[start]

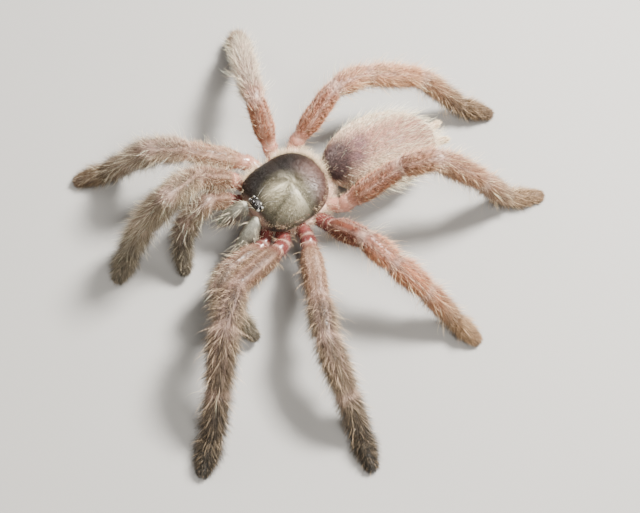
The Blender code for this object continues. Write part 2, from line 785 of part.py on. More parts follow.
def add_body_rear():
    """The stalk, the abdomen and its two long spinnerets."""
    ends = [Vector(PEDICEL_START), Vector(PEDICEL_END)]
    add_part("pedicel", tube(ends, [PEDICEL_RADIUS] * 2), "hip")
    bm = ball(16, 10, abdomen_point)
    cut_off(bm, (0.0, 0.1 * MM, 0.0), (0.0, -1.0, 0.0))
    bmesh.ops.transform(bm, matrix=abdomen_place(), verts=bm.verts)
    add_part("abdomen", bm, "abdomen")
    COATS["abdomen"] = abdomen_rows()
    place = abdomen_place()
    for side_name, side in SIDES.items():
        spread = math.radians(SPINNERET_SPREAD) * side
        root = Vector((side * SPINNERET_OFFSET, ABDOMEN_LENGTH - SPINNERET_SINK, -0.6 * MM))
        out = Vector((math.sin(spread), math.cos(spread), 0.12)).normalized()
        points = [root + out * SPINNERET_LENGTH * step for step in (0.1, 0.5, 0.85, 1.0)]
        radii = [SPINNERET_RADIUS * size for size in (1.0, 1.0, 0.8, 0.4)]
        bm = tube([place @ point for point in points], radii)
        add_part(f"spinneret_{side_name}", bm, "abdomen")


def add_jaws():
    """The two chelicerae under the shield's front edge, and the folded fangs."""
    for side_name, side in SIDES.items():
        along = heading(JAW_YAW, -JAW_DROP, side)
        across = along.cross(Vector((0.0, 0.0, 1.0))).normalized()
        upward = across.cross(along).normalized()
        root = Vector((side * JAW_ROOT[0], JAW_ROOT[1], JAW_ROOT[2]))
        middle = root + along * JAW_LENGTH * 0.42

        def jaw_point(x, y, z, along=along, across=across, upward=upward, middle=middle):
            slim = 1.0 - 0.14 * x
            return (
                middle
                + along * (x * JAW_LENGTH * 0.58)
                + across * (y * JAW_HALF_WIDTH * slim)
                + upward * (z * JAW_HALF_HEIGHT * slim)
            )

        bm = ball(14, 8, jaw_point)
        cut_off(bm, (0.0, JAW_BACK_Y, 0.0), (0.0, 1.0, 0.0))
        add_part(f"chelicera_{side_name}", bm, "jaw")
        start = root + along * JAW_LENGTH * 0.86 - upward * (JAW_HALF_HEIGHT * 0.86 + GAP)
        back = -along * 0.9 - upward * 0.12 - across * 0.1 * side
        points = []
        for step in (0.0, 0.3, 0.65, 1.0):
            sag = math.sin(math.pi * step) * 0.5 * MM
            points.append(start + back * FANG_LENGTH * step - upward * sag)
        radii = [FANG_RADIUS * size for size in (1.0, 0.9, 0.6, 0.3)]
        add_part(f"fang_{side_name}", tube(points, radii), "fang")


def rest_on_origin():
    """Hangs the parts on one empty, placed so that the origin is the box's bottom centre."""
    bpy.context.view_layer.update()
    corners = [
        part.matrix_world @ Vector(corner) for part in PARTS.objects for corner in part.bound_box
    ]
    middle_x = (min(c.x for c in corners) + max(c.x for c in corners)) / 2
    middle_y = (min(c.y for c in corners) + max(c.y for c in corners)) / 2
    root = bpy.data.objects.new("tarantula_root", None)
    root.location = (-middle_x, -middle_y, 0.0)
    for piece in [*PARTS.objects, *CUTTERS.objects]:
        piece.parent = root
    PARTS.objects.link(root)


clear_scene()
PARTS = new_collection("tarantula")
CUTTERS = new_collection("cutters", hidden=True)
COATS = {}
DRAW = random.Random(SEED)
add_body_front()
add_body_rear()
add_jaws()
for side_name in SIDES:
    add_palp(side_name)
    for pair in (1, 2, 3, 4):
        add_leg(side_name, pair)
grow_coats()
rest_on_origin()
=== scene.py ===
"""Looks of the purple tree tarantula: skin, fur, bristles, shell plates, eyes and light.

All shapes are worked out in millimetres in the animal's own frame, in which the head
looks along -Y, its left side is +X and the floor is z = 0. Meshes are written in metres
round the frame's origin.
"""

import logging
import math
from dataclasses import dataclass, field
from enum import Enum

import bpy
import numpy as np
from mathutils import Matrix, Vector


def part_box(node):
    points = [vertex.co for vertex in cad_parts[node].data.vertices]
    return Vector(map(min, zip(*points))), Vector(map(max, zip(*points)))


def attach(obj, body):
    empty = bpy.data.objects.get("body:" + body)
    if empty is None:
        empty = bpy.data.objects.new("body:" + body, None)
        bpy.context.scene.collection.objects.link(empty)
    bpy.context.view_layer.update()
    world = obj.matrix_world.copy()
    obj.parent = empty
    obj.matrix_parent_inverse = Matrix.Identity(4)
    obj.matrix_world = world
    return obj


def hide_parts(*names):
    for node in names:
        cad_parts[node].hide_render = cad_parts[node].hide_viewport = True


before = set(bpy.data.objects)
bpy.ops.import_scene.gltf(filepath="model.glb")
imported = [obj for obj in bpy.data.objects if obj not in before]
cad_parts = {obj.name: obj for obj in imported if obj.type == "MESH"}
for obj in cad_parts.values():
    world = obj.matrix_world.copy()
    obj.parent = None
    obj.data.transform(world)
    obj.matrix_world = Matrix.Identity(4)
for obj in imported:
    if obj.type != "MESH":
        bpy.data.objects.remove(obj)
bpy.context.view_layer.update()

LOG = logging.getLogger("tarantula")
MM = 0.001
SEED = 11
MARKING = "Marking"
BAKE_MAP = "OFBake"
MOTTLE_DETAIL = 3.0
RELIEF_DETAIL = 4.0
RELIEF_DEPTH = 0.15
PATCH = 0.003
PLAN_SPAN = 20.0
FLOOR_CLEARANCE = 0.03
NUDGE = 0.01
TINY = 1e-9
FULL_TURN = 2 * math.pi
QUARTER_TURN = math.pi / 2
SIDES = {"left": 1, "right": -1}
UP = np.array([0.0, 0.0, 1.0])
REARWARD = np.array([0.0, 1.0, 0.0])
Array = np.ndarray
Pair = tuple[float, float]
Triple = tuple[float, float, float]


def tint(red: float, green: float, blue: float) -> Array:
    """A linear colour from screen values of 0 to 255.

    Args:
        red: screen value of red.
        green: screen value of green.
        blue: screen value of blue.

    Returns:
        The three linear values.
    """
    screen = np.array([red, green, blue]) / 255.0
    return np.where(screen <= 0.04045, screen / 12.92, ((screen + 0.055) / 1.055) ** 2.4)


class Tone:
    """The animal's colours, each named for where it shows."""

    HIP = tint(100, 50, 46)
    PALE_HIP = tint(176, 126, 108)
    RING = tint(220, 186, 166)
    CREAM = tint(246, 228, 196)
    BUFF = tint(222, 192, 156)
    STRAW = tint(238, 208, 168)
    FRONT_THIGH = tint(122, 92, 70)
    FRONT_SHIN = tint(100, 86, 68)
    FRONT_FOOT = tint(58, 52, 42)
    REAR_THIGH = tint(154, 100, 70)
    REAR_SHIN = tint(172, 124, 90)
    RED_THIGH = tint(128, 70, 46)
    RED_SHIN = tint(200, 132, 94)
    REAR_FOOT = tint(112, 88, 64)
    TAN_THIGH = tint(186, 146, 116)
    TAN_SHIN = tint(164, 138, 114)
    # Whitish grey shin tone of the third right leg.
    WHITISH_SHIN = tint(202, 180, 158)
    PAD = tint(34, 29, 27)
    VIOLET = tint(104, 70, 84)
    SHELL_EDGE = tint(20, 14, 11)
    SHELL_REAR = tint(74, 50, 42)
    # Grey-green down of the crown; its lightness is partly painted sheen.
    SHELL_CROWN = tint(146, 138, 114)
    # Pale radial streaks: partly pale lines of down, partly painted sheen.
    SHELL_STREAK_AND_SHEEN = tint(224, 216, 194)
    CLYPEUS = tint(170, 138, 126)
    JAW = tint(190, 188, 173)
    EYE = tint(10, 9, 10)
    # Pearly eye colour: partly the eyes' own, partly a painted reflection of light.
    PEARL = tint(150, 149, 142)
    MAROON = tint(84, 20, 18)
    FANG = tint(30, 14, 12)
    BELLY = tint(170, 124, 104)
    BELLY_PALE = tint(218, 186, 158)
    BELLY_PATCH = tint(66, 40, 36)
    UNDERSIDE = tint(58, 44, 36)


def unit(vectors: Array) -> Array:
    """Vectors along the last axis brought to length one."""
    return vectors / np.maximum(np.linalg.norm(vectors, axis=-1, keepdims=True), 1e-12)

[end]

**WHAT IS EXPECTED**. Filter the listing above for the string "objects" and copy every matching line.

**EXPECTED ANSWER**.
        part.matrix_world @ Vector(corner) for part in PARTS.objects for corner in part.bound_box
    root = bpy.data.objects.new("tarantula_root", None)
    for piece in [*PARTS.objects, *CUTTERS.objects]:
    PARTS.objects.link(root)
    empty = bpy.data.objects.get("body:" + body)
        empty = bpy.data.objects.new("body:" + body, None)
        bpy.context.scene.collection.objects.link(empty)
before = set(bpy.data.objects)
imported = [obj for obj in bpy.data.objects if obj not in before]
        bpy.data.objects.remove(obj)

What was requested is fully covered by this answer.